The app offers efficient retrieval capabilities, emphasizing performance and user experience.

### Index Generation and Metadata Logging

- Index generation occurs at the beginning and is only performed once, saving indexes to files.
- Metadata, including information about file structure and indexes, is logged for future reference.
- If indexes are requested again, the app checks for changes in data and regenerates only the necessary indexes.

### Performance Logging

- Essential performance metrics are logged, providing insights into processing times for index formation, search operations, and more.
- This information helps in monitoring and optimizing the efficiency of the retrieval system.

### Query Processing

- The app prompts users to enter queries, whether boolean or proximity-based.
- The algorithm determines the query type and performs the search accordingly.
- Suggestions for words are provided to users, enhancing the query input experience.
- Trie-based searching is employed for efficient and fast word suggestions.
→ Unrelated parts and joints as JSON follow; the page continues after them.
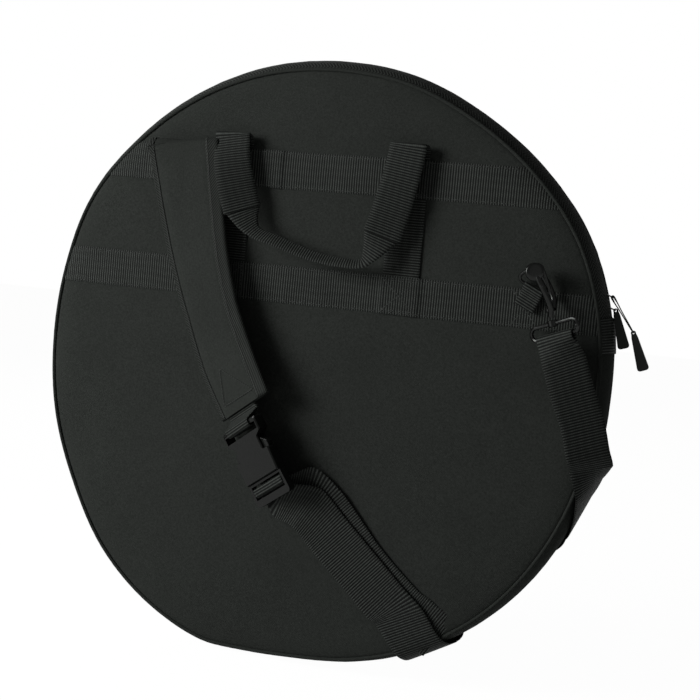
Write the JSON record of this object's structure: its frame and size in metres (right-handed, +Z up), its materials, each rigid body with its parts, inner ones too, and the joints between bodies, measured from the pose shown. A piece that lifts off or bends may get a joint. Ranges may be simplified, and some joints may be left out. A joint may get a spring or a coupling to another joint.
{
  "type": "cymbal bag",
  "caption": "Round padded cymbal bag with a zip over the top, carry handle, padded shoulder strap, side-release buckle and swivel hook.",
  "frame": {"origin": "middle of the flat bottom that the bag stands on", "axes": "+Z up; the strap side faces -Y and the zipped front faces +Y; +X is to the right as the strap side is seen"},
  "size_m": [0.6382, 0.1016, 0.599],
  "materials": {
    "cloth": "coated woven nylon",
    "webbing": "ribbed webbing",
    "foam": "closed-cell foam",
    "lining": "brushed lining",
    "coil": "moulded coil",
    "moulding": "satin moulded plastic",
    "black_metal": "black coated metal"
  },
  "bodies": {
    "bag": {"buckle_plug": "moulding", "buckle_socket": "moulding", "front_lower_cover": "cloth", "front_lower_foam": "foam", "front_lower_lining": "lining", "front_lower_piping": "cloth", "gusset_cover": "cloth", "gusset_foam": "foam", "gusset_lining": "lining", "handle_strip_left": "webbing", "handle_strip_right": "webbing", "lower_band": "webbing", "pad_binding_left": "webbing", "pad_binding_right": "webbing", "pad_foot": "cloth", "pad_tab": "webbing", "ring_tab": "webbing", "shoulder_pad": "cloth", "shoulder_strap": "webbing", "strap_side_cover": "cloth", "strap_side_foam": "foam", "strap_side_lining": "lining", "strap_side_piping": "cloth", "upper_band": "webbing", "webbing_loop": "black_metal", "zip_coil_end_left": "coil", "zip_coil_end_right": "coil", "zip_coil_strap_side": "coil", "zip_end_patch_left": "webbing", "zip_end_patch_right": "webbing", "zip_end_stop_left": "black_metal", "zip_end_stop_right": "black_metal", "zip_tape_end_left": "webbing", "zip_tape_end_right": "webbing", "zip_tape_strap_side": "webbing"},
    "mouth_flap": {"front_upper_cover": "cloth", "front_upper_foam": "foam", "front_upper_lining": "lining", "front_upper_piping": "cloth", "zip_tape_front": "webbing", "zip_coil_front": "coil"},
    "lower_slider": {"zip_slider_lower": "black_metal"},
    "lower_pull": {"zip_pull_ring_lower": "black_metal", "zip_pull_tab_lower": "moulding"},
    "upper_slider": {"zip_slider_upper": "black_metal"},
    "upper_pull": {"zip_pull_ring_upper": "black_metal", "zip_pull_cord": "webbing", "zip_pull_tab_upper": "moulding"},
    "handle": {"handle_leg_left": "webbing", "handle_leg_right": "webbing", "handle_grip": "webbing"},
    "arm_left": {"buckle_arm_left": "moulding"},
    "arm_right": {"buckle_arm_right": "moulding"},
    "ring": {"triangle_ring": "black_metal"},
    "hook": {"hook_body": "black_metal", "gate_pin": "black_metal"},
    "gate": {"hook_gate": "black_metal"}
  },
  "joints": [
    {"name": "mouth_fold", "type": "hinge", "parent": "bag", "child": "mouth_flap", "pos_m": [0, 0.028, 0.419], "axis": [-1, 0, 0], "range_deg": [0, 60]},
    {"name": "upper_slider_travel", "type": "hinge", "parent": "bag", "child": "upper_slider", "pos_m": [0, 0, 0.296], "axis": [0, 1, 0], "range_deg": [-142.87, 0]},
    {"name": "lower_slider_travel", "type": "hinge", "parent": "bag", "child": "lower_slider", "pos_m": [0, 0, 0.296], "axis": [0, 1, 0], "range_deg": [-0.12, 0.2]},
    {"name": "upper_pull_swing", "type": "hinge", "parent": "upper_slider", "child": "upper_pull", "pos_m": [0.28872, 0, 0.39947], "axis": [0, -1, 0], "range_deg": [0, 85]},
    {"name": "lower_pull_swing", "type": "hinge", "parent": "lower_slider", "child": "lower_pull", "pos_m": [0.2928, 0, 0.38728], "axis": [0, -1, 0], "range_deg": [0, 2]},
    {"name": "handle_lift", "type": "hinge", "parent": "bag", "child": "handle", "pos_m": [0, -0.0365, 0.5276], "axis": [-1, 0, 0], "range_deg": [0, 125]},
    {"name": "buckle_arm_left_squeeze", "type": "hinge", "parent": "bag", "child": "arm_left", "pos_m": [-0.04139, -0.04137, 0.17771], "axis": [-0.3794, -0.891, -0.2493], "range_deg": [-10, 0], "stiffness_Nm_per_rad": 0.3},
    {"name": "buckle_arm_right_squeeze", "type": "hinge", "parent": "bag", "child": "arm_right", "pos_m": [-0.01309, -0.05863, 0.19629], "axis": [-0.3794, -0.891, -0.2493], "range_deg": [0, 10], "stiffness_Nm_per_rad": 0.3},
    {"name": "ring_swing", "type": "hinge", "parent": "bag", "child": "ring", "pos_m": [0.22649, -0.035, 0.39857], "axis": [0.8986, 0, -0.4388], "range_deg": [0, 2]},
    {"name": "hook_swivel", "type": "hinge", "parent": "bag", "child": "hook", "pos_m": [0.24907, -0.048, 0.37387], "axis": [-0.3227, 0.0426, 0.9455], "range_deg": [-3, 1.5]},
    {"name": "gate_open", "type": "hinge", "parent": "hook", "child": "gate", "pos_m": [0.24044, -0.05491, 0.38023], "axis": [0.7161, -0.6422, 0.2734], "range_deg": [-12, 0], "stiffness_Nm_per_rad": 0.05}
  ],
  "couplings": [
    {"joint": "buckle_arm_right_squeeze", "follows": "buckle_arm_left_squeeze", "ratio": -1}
  ]
}
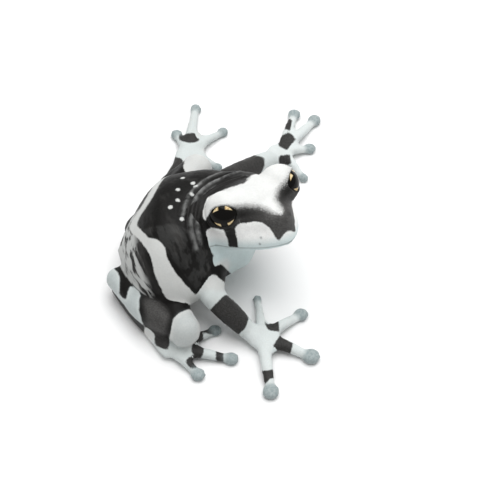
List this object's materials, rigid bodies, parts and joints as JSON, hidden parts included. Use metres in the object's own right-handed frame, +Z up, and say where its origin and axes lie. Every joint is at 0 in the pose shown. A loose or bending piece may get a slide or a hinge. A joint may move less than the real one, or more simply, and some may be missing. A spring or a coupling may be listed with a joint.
{
  "type": "amazon milk frog model",
  "caption": "Still, life-size model of a young amazon milk frog resting on spread toe pads, head raised and turned to its right.",
  "frame": {"origin": "on the floor, at the centre of the frog's bounding box seen from above", "axes": "the trunk faces -Y, +X is to the frog's left, +Z is up"},
  "size_m": [0.0702, 0.0398, 0.0251],
  "materials": {
    "skin_dark": "black-brown moist skin, soft sheen",
    "skin_pale": "blue-white moist skin, soft sheen",
    "eye_gloss": "wet, high gloss"
  },
  "bodies": {
    "root": {"head": "skin_pale", "lower_jaw": "skin_pale", "eye_right": "eye_gloss", "eye_left": "eye_gloss", "torso": "skin_dark", "upper_arm_right": "skin_dark", "forearm_right": "skin_dark", "hand_right": "skin_pale", "upper_arm_left": "skin_dark", "forearm_left": "skin_dark", "hand_left": "skin_pale", "thigh_right": "skin_dark", "shank_right": "skin_dark", "tarsus_right": "skin_dark", "foot_right": "skin_pale", "thigh_left": "skin_dark", "shank_left": "skin_dark", "tarsus_left": "skin_dark", "foot_left": "skin_pale"}
  },
  "joints": []
}
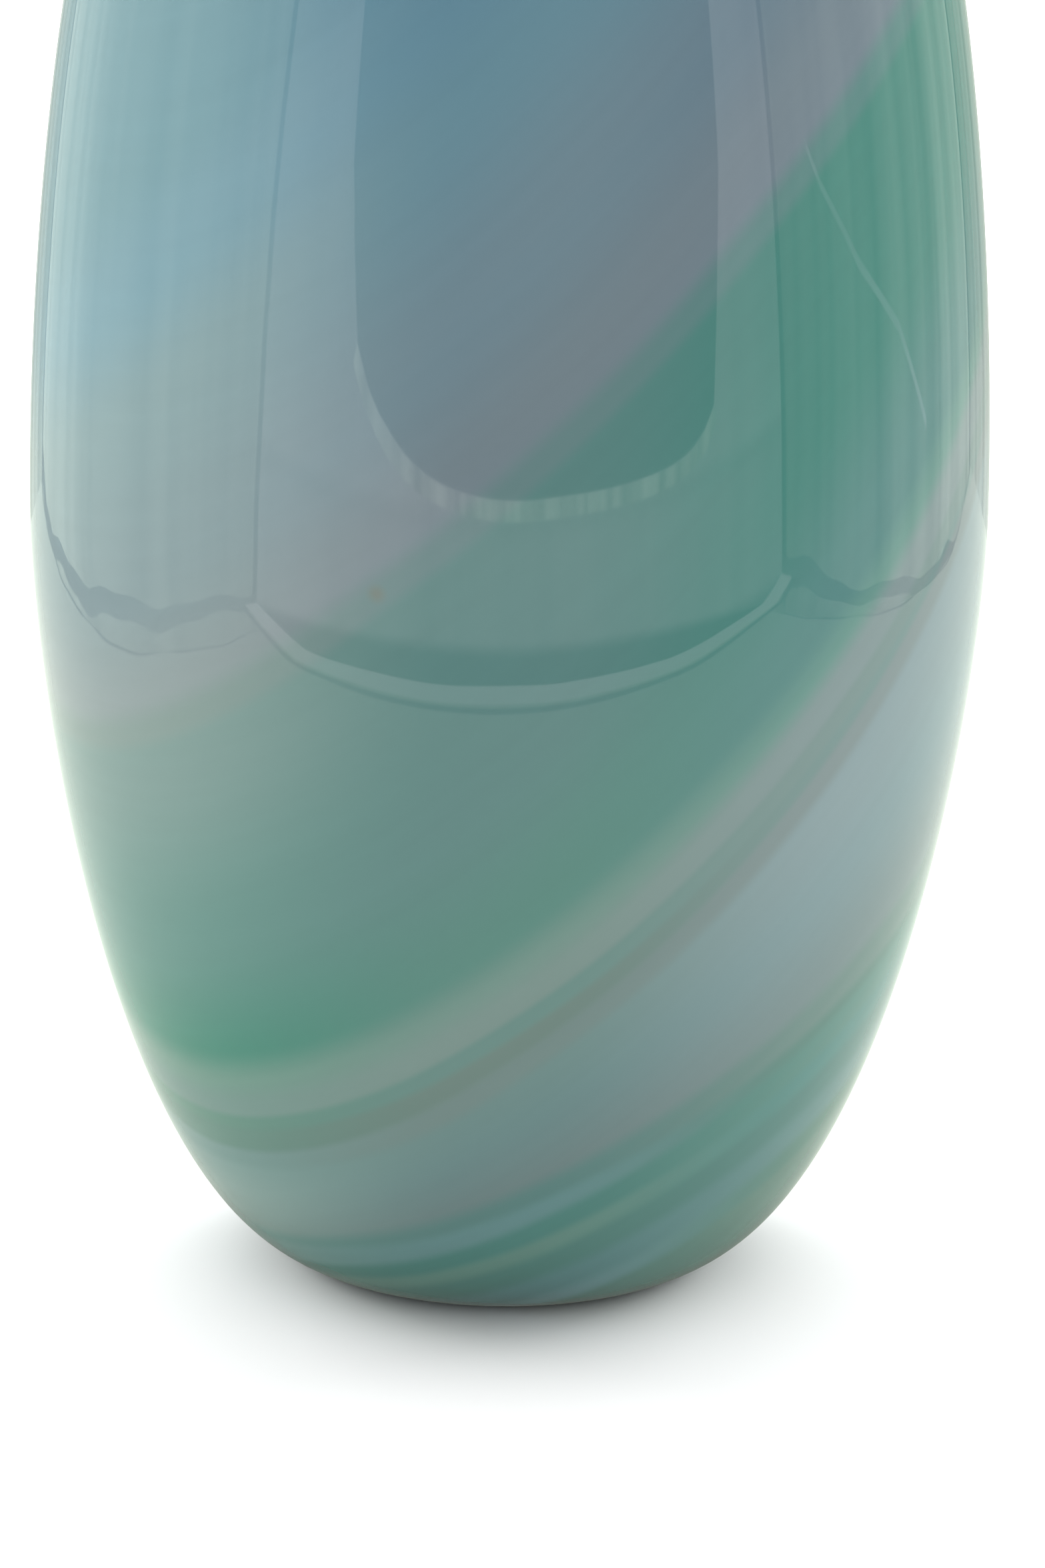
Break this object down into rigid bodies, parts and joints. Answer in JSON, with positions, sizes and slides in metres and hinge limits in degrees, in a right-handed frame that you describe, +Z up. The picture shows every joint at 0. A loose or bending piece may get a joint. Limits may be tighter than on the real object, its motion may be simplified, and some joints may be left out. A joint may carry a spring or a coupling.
{
  "type": "blown glass vase",
  "caption": "Ovoid hand blown vase with a small flat foot and a short turned-out lip: white opal liner under a swirl of fused opaque colour bands.",
  "frame": {"origin": "centre of the foot, on the plane that the vase stands on", "axes": "+Z up along the vase's axis; -Y is the front, +X is the right-hand side"},
  "size_m": [0.153, 0.153, 0.305],
  "materials": {
    "opal_white": "glossy opaque white opal glass",
    "deep_green_glass": "glossy fire-polished opaque glass with soft streaks",
    "pale_blue_glass": "glossy fire-polished opaque glass with soft streaks",
    "teal_glass": "glossy fire-polished opaque glass with soft streaks",
    "olive_glass": "glossy fire-polished opaque glass with soft streaks",
    "green_glass": "glossy fire-polished opaque glass with soft streaks",
    "aqua_glass": "glossy fire-polished opaque glass with soft streaks",
    "blue_lilac_glass": "glossy fire-polished opaque glass with soft streaks",
    "mauve_trail_glass": "glossy fire-polished opaque glass with soft streaks",
    "green_trail_glass": "glossy fire-polished opaque glass with soft streaks",
    "pale_lilac_glass": "glossy fire-polished opaque glass with soft streaks",
    "sea_green_glass": "glossy fire-polished opaque glass with soft streaks",
    "mauve_glass": "glossy fire-polished opaque glass with soft streaks",
    "sky_blue_glass": "glossy fire-polished opaque glass with soft streaks",
    "pale_aqua_glass": "glossy fire-polished opaque glass with soft streaks",
    "shoulder_green_glass": "glossy fire-polished opaque glass with soft streaks",
    "lip_lilac_glass": "glossy fire-polished opaque glass with soft streaks"
  },
  "bodies": {
    "root": {"opal_liner": "opal_white", "deep_green_base": "deep_green_glass", "pale_blue_trail": "pale_blue_glass", "teal_streak": "teal_glass", "olive_trail": "olive_glass", "green_streak": "green_glass", "aqua_streak": "aqua_glass", "blue_lilac_band": "blue_lilac_glass", "mauve_trail": "mauve_trail_glass", "green_trail": "green_trail_glass", "pale_lilac_band": "pale_lilac_glass", "sea_green_band": "sea_green_glass", "mauve_band": "mauve_glass", "sky_blue_band": "sky_blue_glass", "pale_aqua_band": "pale_aqua_glass", "shoulder_green_band": "shoulder_green_glass", "lip_lilac_band": "lip_lilac_glass"}
  },
  "joints": []
}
### Search Results Presentation

- Documents are ranked using the Vector Space Model based on TF-IDF scores.
- If documents match the user's query, the app presents the corresponding document IDs along with their relevance scores.
- In the absence of matching documents, the app attempts to correct the query using Levenshtein distance on a word-by-word basis.
- The corrected query is presented to the user, and if the original and corrected queries are identical, the user is informed that no documents match the query.
- Each document in the search result is accompanied by a static summary. Hovering over the document displays its rank/score.

### Logging User Interaction

- The app logs important information about user queries, errors, and search results.
- This logging allows for a comprehensive review of user interactions, aiding in system analysis and improvement.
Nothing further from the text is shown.